19 tane ürün belirledi Tarım Bakanlığı, bu ürünler hangi havzalarda daha iyi yetişiyor, daha az maliyetle yetişiyor bunları dağıttı. Onlara göre havza destekleri meydana geldi. Tarım ürünleri ihracatı ile biz daha hızlı kalkınabiliriz. Dünyada tarım ürünlerinde yukarıda ise 1988 yılında Türkiye’de üretilen ürün toplamına baktığımızda bugünkü üretim toplamında o yılları arar durumdayız. Nüfus artışına paralel üretim yapmak zorundayız. 2016 yılı bakliyat yılı olarak ilan edildi. Amaç dünyadaki açlığa çare olsun diye. Sağlıklı beslenme ile bakliyatın arasındaki bağı bilim adamları söylüyor. Hem sanayi diyeceğiz, hem turizm, hem bilim ve tarım ve hayvancılık diyeceğiz.  Bizim genç nüfusumuz tarım alanlarını terk etti.

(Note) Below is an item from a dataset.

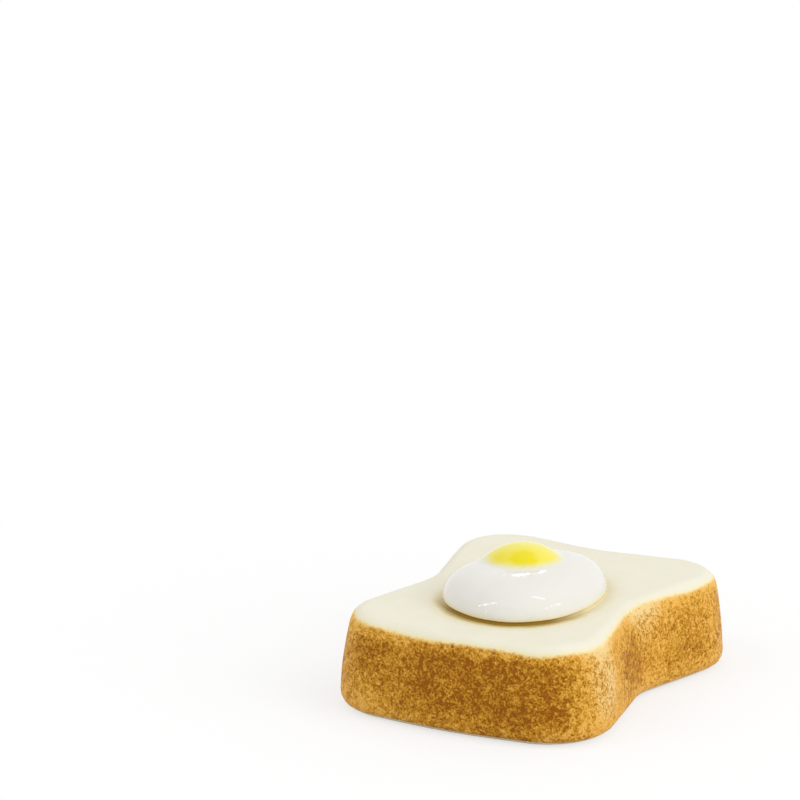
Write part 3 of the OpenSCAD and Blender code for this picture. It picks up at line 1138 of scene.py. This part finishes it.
class MESH_OT_toast_slice_body(bpy.types.Operator):
    """Model the clay body with its foot rim and the recess under it"""

    bl_idname = "mesh.toast_slice_body"
    bl_label = "Slice Body"
    bl_options = {"REGISTER", "UNDO"}

    def execute(self, context):
        wall = SliceWall(context.scene)
        sizes, coats = wall.sizes, wall.coats
        line, top = wall.wiped_line, wall.height - coats.thickness
        recess_inset = sizes.base_edge_radius + sizes.foot_rim_width
        recess_edge = sizes.recess_depth * 0.7
        rim_edge = 0.25 * MM

        skin = Skin("slice_body", wall.ring(wall.side_inset(0) + coats.proud, 0))
        for angle in steps_between(0, QUARTER, 8)[1:]:
            skin.grow(wall.swayed_ring(coats.proud, line * (1 - math.cos(angle))))
        for z in steps_between(line, top, 9)[:-1]:
            skin.grow(wall.swayed_ring(coats.thickness, z))
        cap = wall.ring(wall.side_inset(top) + coats.thickness, top)
        skin.grow(cap)
        skin.close_over(cap, Vector((0, 0, top)), inner_parts(5))

        skin.open_again()
        skin.grow(wall.ring(recess_inset - rim_edge, 0))
        for angle in steps_between(0, QUARTER, 3)[1:]:
            inset = recess_inset - rim_edge * (1 - math.sin(angle))
            skin.grow(wall.ring(inset, rim_edge * (1 - math.cos(angle))))
        for angle in steps_between(0, QUARTER, 6):
            inset = recess_inset + recess_edge * (1 - math.cos(angle))
            z = sizes.recess_depth - recess_edge * (1 - math.sin(angle))
            skin.grow(wall.ring(inset, z))
        ceiling = wall.ring(recess_inset + recess_edge, sizes.recess_depth)
        middle = Vector((0, 0, sizes.recess_depth))
        skin.close_over(ceiling, middle, (0.85, 0.68, 0.5, 0.32, 0.15))
        dress(skin.finish(), "bread_slice", bare_clay())
        return {"FINISHED"}


class MESH_OT_toast_crust_coat(bpy.types.Operator):
    """Model the brown glaze coat round the sides"""

    bl_idname = "mesh.toast_crust_coat"
    bl_label = "Crust Coat"
    bl_options = {"REGISTER", "UNDO"}

    def execute(self, context):
        wall = SliceWall(context.scene)
        low, high = wall.wiped_line, wall.crust_top
        lip = wall.coats.lip_radius
        skin = Skin("crust_coat", wall.swayed_ring(lip, low))
        for angle in steps_between(0, QUARTER, 5)[1:]:
            depth = lip * (1 - math.sin(angle))
            skin.grow(wall.swayed_ring(depth, low + lip * (1 - math.cos(angle))))
        for z in steps_between(low + lip, high - SEAM_STEP, 18)[1:] + [high]:
            skin.grow(wall.swayed_ring(0, z))
        for z in steps_between(high, low, 6):
            skin.grow(wall.swayed_ring(wall.coats.thickness, z))
        skin.join_to_start()
        piece = skin.finish()
        wall.mark_below_edge(piece)
        dress(piece, "crust_glaze", brown_glaze())
        return {"FINISHED"}


class MESH_OT_toast_crumb_coat(bpy.types.Operator):
    """Model the cream glaze coat over the top face and its rounded edge"""

    bl_idname = "mesh.toast_crumb_coat"
    bl_label = "Crumb Coat"
    bl_options = {"REGISTER", "UNDO"}

    def execute(self, context):
        wall = SliceWall(context.scene)
        thickness, radius = wall.coats.thickness, wall.sizes.top_edge_radius
        low, high = wall.crust_top, wall.height
        near_edge = 0.985
        skin = Skin("crumb_coat", wall.ring(wall.side_inset(low), low))
        start = math.asin((low - high + radius) / radius)
        rounding = steps_between(start, QUARTER, 10)[1:]
        for z in [low + SEAM_STEP] + [high - radius * (1 - math.sin(turn)) for turn in rounding]:
            skin.grow(wall.ring(wall.side_inset(z), z))
        edge = wall.ring(wall.side_inset(high), high)
        skin.close_over(edge, Vector((0, 0, high)), [near_edge] + inner_parts(26))

        skin.open_again()
        floor = high - thickness
        for z in steps_between(low, floor, 4):
            inner = wall.ring(wall.side_inset(z) + thickness, z)
            skin.grow(inner)
        skin.close_over(inner, Vector((0, 0, floor)), inner_parts(4))
        piece = skin.finish()
        wall.mark_below_edge(piece)
        dress(piece, "crumb_glaze", cream_glaze())
        return {"FINISHED"}


class MESH_OT_toast_egg_white(bpy.types.Operator):
    """Model the egg white with its rounded rim and the yolk's seat"""

    bl_idname = "mesh.toast_egg_white"
    bl_label = "Egg White"
    bl_options = {"REGISTER", "UNDO"}

    def execute(self, context):
        egg = EggForm(context.scene)
        foot = egg.undercut_ring(egg.undercut_from)
        skin = Skin("fried_white", foot)
        skin.grow_all(egg.undercut_rings(egg.undercut_from, QUARTER, 9)[1:])
        seam, rim = egg.yolk_circle(egg.seam), egg.rim()
        shares = [math.cos(angle) for angle in steps_between(0, QUARTER, 46)[1:-1]]
        for share_out in shares + [egg.seam_step_share, 0.0]:
            dome = [inner.lerp(outer, share_out) for inner, outer in zip(seam, rim)]
            skin.grow([egg.on_egg(point) for point in dome])
        skin.grow(egg.level(seam, egg.half_seat))
        seat = egg.level(seam, egg.seat_floor)
        skin.grow(seat)
        skin.close_over(seat, egg.seat_middle, egg.seat_shares)

        skin.open_again()
        middle = egg.middle.to_3d() + Vector((0, 0, egg.base))
        skin.close_over(foot, middle, inner_parts(4))
        dress(skin.finish(), "egg_white", glossy_egg("white_glaze"))
        return {"FINISHED"}


class MESH_OT_toast_egg_yolk(bpy.types.Operator):
    """Model the domed yolk that fills its seat in the white"""

    bl_idname = "mesh.toast_egg_yolk"
    bl_label = "Egg Yolk"
    bl_options = {"REGISTER", "UNDO"}

    def execute(self, context):
        egg = EggForm(context.scene)
        seam = egg.yolk_circle(egg.seam)
        seat = egg.level(seam, egg.seat_floor)
        skin = Skin("yolk_dome", seat)
        skin.grow(egg.level(seam, egg.half_seat))
        for part in [1, 1 - egg.seam_step_share] + inner_parts(26):
            skin.grow([egg.on_egg(point) for point in egg.yolk_circle(egg.seam * part)])
        skin.close_at(egg.on_egg(egg.yolk_middle))

        skin.open_again()
        skin.close_over(seat, egg.seat_middle, egg.seat_shares)
        dress(skin.finish(), "egg_yolk", glossy_egg("yellow_glaze"))
        return {"FINISHED"}


class MESH_OT_toast_glaze_pool(bpy.types.Operator):
    """Model the amber glaze pooled under the egg white's rim"""

    bl_idname = "mesh.toast_glaze_pool"
    bl_label = "Pooled Glaze"
    bl_options = {"REGISTER", "UNDO"}

    def execute(self, context):
        egg = EggForm(context.scene)
        top_out = egg.undercut_out(egg.pool_top)
        climb = egg.sizes.rim_height * egg.sizes.pool_climb
        end = math.radians(60)
        skin = Skin("glaze_pool", egg.level(egg.pool_rim(top_out, end), egg.base))
        for angle in steps_between(end, 0, 8)[:-1]:
            z = egg.base + climb * (1 - math.sin(angle))
            skin.grow(egg.level(egg.pool_rim(top_out, angle), z))
        skin.grow_all(egg.undercut_rings(egg.pool_top, egg.undercut_from, 6))
        skin.join_to_start()
        dress(skin.finish(), "glaze_bead", amber_glaze())
        return {"FINISHED"}


# Stage


def seen_directly(tree):
    """1 where the camera, a reflection or a view through glass meets a surface, otherwise 0."""
    path = add_node(tree, "ShaderNodeLightPath").outputs
    seen = math_node(tree, "MAXIMUM", path["Is Camera Ray"], path["Is Glossy Ray"])
    return math_node(tree, "MAXIMUM", seen, path["Is Transmission Ray"])


def floor_material():
    """White floor that takes the shadow near the rest and is plain white further out."""
    material, tree, shader, place = new_material("paper_floor")
    seen = seen_directly(tree)
    looks = {
        "Base Color": mixed(tree, seen, (0.7, 0.7, 0.7), (1, 1, 1)),
        "Roughness": 0.9,
        "Specular IOR Level": 0.0,
    }
    fed(tree, shader, looks)
    shadow_reach, white_from, near_white = 35.0, 120.0, 0.65
    far = rise(tree, vector_node(tree, "LENGTH", place), shadow_reach, white_from)
    white_share = math_node(tree, "MULTIPLY_ADD", far, 1 - near_white, near_white)
    white_share = math_node(tree, "MULTIPLY", seen, white_share)
    white = add_node(tree, "ShaderNodeEmission", {"Color": (1, 1, 1, 1), "Strength": 1.0})
    inputs = {0: white_share, 1: shader.outputs[0], 2: white.outputs[0]}
    surface = add_node(tree, "ShaderNodeMixShader", inputs).outputs[0]
    fed(tree, tree.nodes["Material Output"], {"Surface": surface})
    return material


def white_surroundings(strength):
    """White world that looks white in the camera and in reflections, and lights softly."""
    world = bpy.data.worlds.new("white_studio")
    bpy.context.scene.world = world
    world.use_nodes = True
    tree = world.node_tree
    level = between(tree, seen_directly(tree), strength, 1.0)
    fed(tree, tree.nodes["Background"], {"Color": (1, 1, 1, 1), "Strength": level})


# Lamps: name, place, direction of the width, width and height in metres, and power in watts.
SOFTBOX = ("right_softbox", (0.70, -0.05, 0.40), (0, 1, 0), 0.7, 0.7, 2.15)
STRIPS = (
    ("left_strip", (-0.40, -0.36, 0.56), (0.38, 0.06, 0.30), 0.46, 0.055, 0.58),
    ("left_low_strip", (-0.45, -0.61, 0.31), (0, 0, 1), 0.16, 0.03, 0.08),
    ("right_strip", (0.33, 0.13, 0.74), (1, 0.2, -1), 0.30, 0.04, 0.32),
    ("right_low_strip", (0.70, 0.10, 0.40), (0, 1, 0), 0.30, 0.03, 0.20),
    ("back_left_pane", (-0.330, 0.655, 0.30), (1, 0.5, 0), 0.009, 0.022, 0.0024),
    ("back_right_pane", (-0.311, 0.6645, 0.30), (1, 0.5, 0), 0.009, 0.022, 0.0024),
)
LAMP_AIM = Vector((0, 0, 8 * MM))


def soft_lamp(name, place, along, width, height, power):
    """A flat soft lamp that points at the rest. Its width lies along a given direction."""
    bpy.ops.object.light_add(type="AREA")
    lamp = bpy.context.object
    lamp.name = name
    lamp.data.shape = "RECTANGLE"
    lamp.data.size = width
    lamp.data.size_y = height
    lamp.data.energy = power
    place, along = Vector(place), Vector(along)
    back = (place - LAMP_AIM).normalized()
    side = (along - back * along.dot(back)).normalized()
    axes = Matrix((side, back.cross(side), back)).transposed()
    lamp.matrix_world = Matrix.Translation(place) @ axes.to_4x4()
    return lamp


def camera_axes(stage):
    """The camera's right, up and backward directions."""
    turn, tilt, roll = stage.azimuth, stage.elevation, stage.roll
    level_right = Vector((math.cos(turn), math.sin(turn), 0))
    level_ahead = Vector((-math.sin(turn), math.cos(turn), 0))
    forward = level_ahead * math.cos(tilt) - Vector((0, 0, math.sin(tilt)))
    level_up = level_right.cross(forward)
    right = level_right * math.cos(roll) + level_up * math.sin(roll)
    up = level_up * math.cos(roll) - level_right * math.sin(roll)
    return right, up, -forward


class SCENE_OT_toast_stage(bpy.types.Operator):
    """Set up the floor, the soft lamps and the camera"""

    bl_idname = "scene.toast_stage"
    bl_label = "Stage"
    bl_options = {"REGISTER", "UNDO"}

    def execute(self, context):
        stage = context.scene.toast_stage
        bpy.ops.object.select_all(action="DESELECT")
        bpy.ops.mesh.primitive_circle_add(
            vertices=96, radius=stage.floor_radius, fill_type="NGON", location=(0, 0, 0)
        )
        floor = context.object
        floor.name = "paper_floor"
        floor.data.materials.append(floor_material())

        white_surroundings(stage.sky_light)
        soft_lamp(*SOFTBOX).visible_glossy = False
        for strip in STRIPS:
            soft_lamp(*strip)

        data = bpy.data.cameras.new("front_camera")
        camera = bpy.data.objects.new("front_camera", data)
        context.collection.objects.link(camera)
        data.sensor_fit = "HORIZONTAL"
        data.sensor_width = stage.sensor_width
        data.lens = stage.focal_length
        data.clip_start = 0.01
        turned = Matrix(camera_axes(stage)).transposed().to_4x4()
        camera.matrix_world = Matrix.Translation(stage.camera_place) @ turned
        context.scene.camera = camera
        context.scene.view_settings.view_transform = "Standard"
        return {"FINISHED"}


class VIEW3D_PT_toast_rest(bpy.types.Panel):
    """Lists the pieces of the chopstick rest and the values that shape them"""

    bl_idname = "VIEW3D_PT_toast_rest"
    bl_label = "Toast Rest"
    bl_space_type = "VIEW_3D"
    bl_region_type = "UI"
    bl_category = "Toast Rest"

    def draw(self, context):
        for operator in OPERATORS:
            self.layout.operator(operator.bl_idname)
        for group in SETTINGS:
            settings = getattr(context.scene, group)
            box = self.layout.box()
            for name in settings.__annotations__:
                box.prop(settings, name)


SETTINGS = {
    "toast_slice": ToastSliceSizes,
    "toast_coats": ToastCoatSizes,
    "toast_egg": FriedEggSizes,
    "toast_colours": ToastColours,
    "toast_stage": ToastStageSettings,
}
OPERATORS = (
    MESH_OT_toast_slice_body,
    MESH_OT_toast_crust_coat,
    MESH_OT_toast_crumb_coat,
    MESH_OT_toast_egg_white,
    MESH_OT_toast_egg_yolk,
    MESH_OT_toast_glaze_pool,
    SCENE_OT_toast_stage,
)
CLASSES = tuple(SETTINGS.values()) + OPERATORS + (VIEW3D_PT_toast_rest,)


def register():
    """Makes the operators, the panel and the settings known to Blender."""
    for each in CLASSES:
        bpy.utils.register_class(each)
    for name, group in SETTINGS.items():
        setattr(bpy.types.Scene, name, bpy.props.PointerProperty(type=group))


def unregister():
    """Takes the settings, the panel and the operators out again."""
    for name in SETTINGS:
        delattr(bpy.types.Scene, name)
    for each in reversed(CLASSES):
        bpy.utils.unregister_class(each)


def main():
    """Makes every piece and the stage."""
    register()
    bpy.ops.mesh.toast_slice_body()
    bpy.ops.mesh.toast_crust_coat()
    bpy.ops.mesh.toast_crumb_coat()
    bpy.ops.mesh.toast_egg_white()
    bpy.ops.mesh.toast_egg_yolk()
    bpy.ops.mesh.toast_glaze_pool()
    bpy.ops.scene.toast_stage()


if __name__ == "__main__":
    main()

‘BİZİ YÖNETENLERE SESLENİYORUM’

Tarımı güçlendirmek için ne yapmalıyız?

Ülkemizi yönetenler bizleri de dinlesin, ülkenin tarımı ile ilgili konuşalım faydalı olalım. Siyaseti siyasetçi yapsın. Bilim adamları bilimadamlığını yapsın. Bizi yönetenlere sesleniyorum.  Ne olur iyi bir koordinasyon kuralım. İleriki günler için. Bugüne kadar yapılmış en önemli  beni sevindiren şey, kırk yıldır istediğim arazilerimizin miras yolu ile bölünmesine karşı çıkan kanundur. Minnettarım. Şu havza modeli 2006’dan beri konuşulan ve bu ocak ayında uygulamaya geçilecek. Bir an evvel geçilsin.

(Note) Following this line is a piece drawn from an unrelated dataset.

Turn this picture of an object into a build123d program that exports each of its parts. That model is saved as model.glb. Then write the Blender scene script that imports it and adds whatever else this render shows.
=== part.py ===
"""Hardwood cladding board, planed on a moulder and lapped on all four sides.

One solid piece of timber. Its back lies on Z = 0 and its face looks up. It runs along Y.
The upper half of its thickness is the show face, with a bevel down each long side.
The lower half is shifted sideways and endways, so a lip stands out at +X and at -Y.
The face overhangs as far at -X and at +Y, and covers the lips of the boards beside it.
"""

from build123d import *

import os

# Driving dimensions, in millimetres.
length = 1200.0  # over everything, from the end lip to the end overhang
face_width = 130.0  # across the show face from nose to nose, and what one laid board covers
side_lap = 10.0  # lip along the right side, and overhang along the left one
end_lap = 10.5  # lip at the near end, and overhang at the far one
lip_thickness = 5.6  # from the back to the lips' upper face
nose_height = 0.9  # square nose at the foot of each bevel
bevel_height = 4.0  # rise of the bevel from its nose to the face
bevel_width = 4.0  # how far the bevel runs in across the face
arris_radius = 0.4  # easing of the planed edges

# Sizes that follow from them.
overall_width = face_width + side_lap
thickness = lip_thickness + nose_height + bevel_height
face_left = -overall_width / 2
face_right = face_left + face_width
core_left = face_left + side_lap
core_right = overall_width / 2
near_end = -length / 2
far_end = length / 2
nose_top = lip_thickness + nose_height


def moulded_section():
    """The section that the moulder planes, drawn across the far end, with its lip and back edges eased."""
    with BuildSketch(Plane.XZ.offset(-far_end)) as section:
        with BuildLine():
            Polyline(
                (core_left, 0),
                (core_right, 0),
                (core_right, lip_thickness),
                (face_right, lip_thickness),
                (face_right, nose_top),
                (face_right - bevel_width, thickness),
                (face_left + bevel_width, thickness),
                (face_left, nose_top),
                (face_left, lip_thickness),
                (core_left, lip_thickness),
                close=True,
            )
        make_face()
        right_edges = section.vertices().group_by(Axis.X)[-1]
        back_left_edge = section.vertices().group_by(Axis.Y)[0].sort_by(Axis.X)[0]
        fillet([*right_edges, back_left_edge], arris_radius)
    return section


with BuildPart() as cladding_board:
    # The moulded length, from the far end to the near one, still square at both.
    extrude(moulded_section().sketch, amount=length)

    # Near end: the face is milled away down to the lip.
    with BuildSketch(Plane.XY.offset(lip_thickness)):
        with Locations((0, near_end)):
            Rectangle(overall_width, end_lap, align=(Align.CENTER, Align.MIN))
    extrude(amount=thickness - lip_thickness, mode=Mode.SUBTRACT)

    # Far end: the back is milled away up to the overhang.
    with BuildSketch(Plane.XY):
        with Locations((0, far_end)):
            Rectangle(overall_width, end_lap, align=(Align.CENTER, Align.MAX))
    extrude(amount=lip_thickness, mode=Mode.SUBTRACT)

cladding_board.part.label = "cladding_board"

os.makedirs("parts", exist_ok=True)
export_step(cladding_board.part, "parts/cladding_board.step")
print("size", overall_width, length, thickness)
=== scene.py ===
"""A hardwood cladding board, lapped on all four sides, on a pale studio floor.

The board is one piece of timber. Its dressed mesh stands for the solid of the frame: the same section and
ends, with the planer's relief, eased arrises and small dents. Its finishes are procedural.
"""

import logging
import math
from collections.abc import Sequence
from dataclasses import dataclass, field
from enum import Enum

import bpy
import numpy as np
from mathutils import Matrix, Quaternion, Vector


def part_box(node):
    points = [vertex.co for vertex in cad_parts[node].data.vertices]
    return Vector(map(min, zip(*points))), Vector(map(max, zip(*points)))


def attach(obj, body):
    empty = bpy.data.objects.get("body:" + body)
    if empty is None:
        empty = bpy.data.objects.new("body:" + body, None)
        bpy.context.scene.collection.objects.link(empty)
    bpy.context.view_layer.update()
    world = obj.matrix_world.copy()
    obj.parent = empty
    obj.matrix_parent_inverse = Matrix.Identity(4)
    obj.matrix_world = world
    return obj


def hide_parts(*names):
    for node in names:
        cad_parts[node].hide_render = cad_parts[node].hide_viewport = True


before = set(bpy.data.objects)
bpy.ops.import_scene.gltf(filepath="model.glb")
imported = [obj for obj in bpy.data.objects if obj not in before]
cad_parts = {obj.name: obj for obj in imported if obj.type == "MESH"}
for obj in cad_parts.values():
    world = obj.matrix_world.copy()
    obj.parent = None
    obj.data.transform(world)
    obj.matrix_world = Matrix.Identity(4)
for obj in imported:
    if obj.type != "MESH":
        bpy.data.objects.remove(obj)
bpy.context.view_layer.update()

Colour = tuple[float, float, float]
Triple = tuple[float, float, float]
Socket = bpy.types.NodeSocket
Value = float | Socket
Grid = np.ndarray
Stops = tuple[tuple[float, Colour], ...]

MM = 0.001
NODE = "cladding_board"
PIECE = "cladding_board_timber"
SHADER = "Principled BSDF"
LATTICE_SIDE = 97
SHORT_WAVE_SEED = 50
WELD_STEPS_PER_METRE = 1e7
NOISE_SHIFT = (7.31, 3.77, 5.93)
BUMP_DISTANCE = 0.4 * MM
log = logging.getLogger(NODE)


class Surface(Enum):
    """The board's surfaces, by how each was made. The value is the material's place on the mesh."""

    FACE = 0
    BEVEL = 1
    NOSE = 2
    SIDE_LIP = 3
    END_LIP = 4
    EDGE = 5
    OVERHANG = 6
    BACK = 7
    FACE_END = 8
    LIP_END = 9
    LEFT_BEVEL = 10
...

‘Testi kırılmadan, yol göstermek lazım’

 Dekar başına verimlilik oranları nasıl?

Dekar başına verimlilik artışları oldu, bu son derece sevindiricidir. Buğdayda, nohutta, çeltik, kırmızı mercimek, kuru fasulye, yeşil mercimek, pirinç gibi ürünlerde son yirmibeş yılda dekar başına büyük artışlar oldu. Tüm dünya yöneticileri öncelikle küresel ısınmaya karşı önlem almalıyız. Ülkeyi yönetenler kendi vatandaşlarının gıda güvenliğini sağlamak, sürekliliğinide yani sürdürülebilirliğini sağlamak zorundadır. İnsan hakları beyannamesinde var. 

BU ÜÇ KONU  ÇOK ÖNEMLİ

Denİzlerİmİzİ, sularımızı kirletmeyelim. Toprağımıza yerli tohumlarımıza sahip çıkalım. Onlarla ekim yapalım. Gençlerimizi tarım ve hayvancılığa yönlendirelim. Mustafa Kemal Atatürk’ün bir sözü var; üreticilerinden yoksun olan milletler, üretenlerin esiri olur’. Milli ekonomimizin temeli ziraattır. Bu çok çok önemli.  Bunu devam ettirelim.